Sunday, September 13, 2009

Lies, damn lies, and statistics

Five-thirty-eight discusses the crowd estimates at yesterdays the tea party and how the number got so inflated.

But yesterday, someone told a real whopper. ABC News, citing the DC fire department, reported that between 60,000 and 70,000 people had attended the tea party rally at the Capitol. By the time this figure reached Michelle Malkin, however, it had been blown up to 2,000,000. There is a big difference, obviously, between 70,000 and 2,000,000. That's not a twofold or threefold exaggeration -- it's roughly a thirtyfold exaggeration.
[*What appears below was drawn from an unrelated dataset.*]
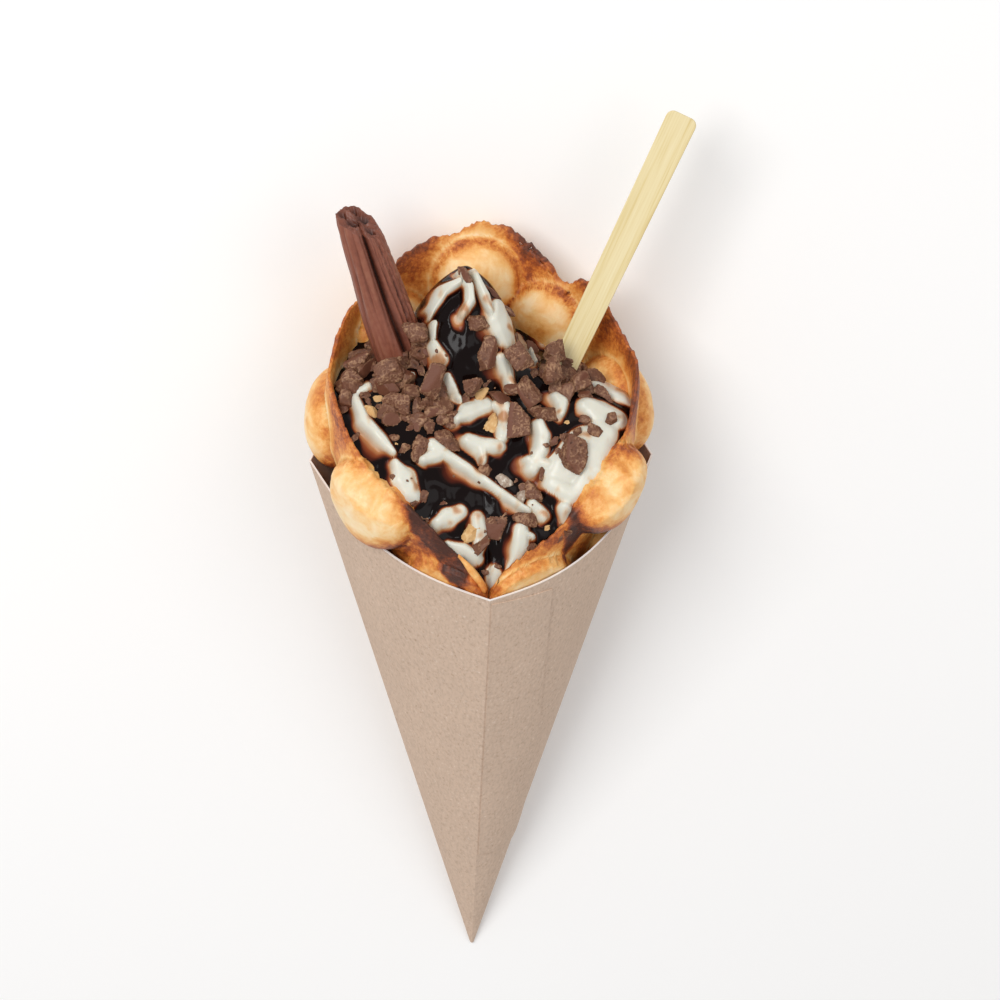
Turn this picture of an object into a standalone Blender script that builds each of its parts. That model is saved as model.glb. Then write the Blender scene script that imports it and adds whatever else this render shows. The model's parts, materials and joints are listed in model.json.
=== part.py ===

The way this false estimate came into being is relatively simple: Matt Kibbe, the president of FreedomWorks, lied, claiming that ABC News had reported numbers of between 1.0 and 1.5 million when they never did anything of the sort. A few tweets later, the numbers had been exaggerated still further to 2 million. Kibbe wasn't "in error", as Malkin gently puts it. He lied. He did the equivalent of telling people that his penis is 53 inches long.

Malkin, who to her credit later corrected the error, frets that it might be used to by liberals to "discredit the undeniably massive turnout". She's right to be worried -- it absolutely will be used that way. If you don't want to be discredited, then don't, as Kibbe did, tell a ridiculous (and easily disprovable) lie.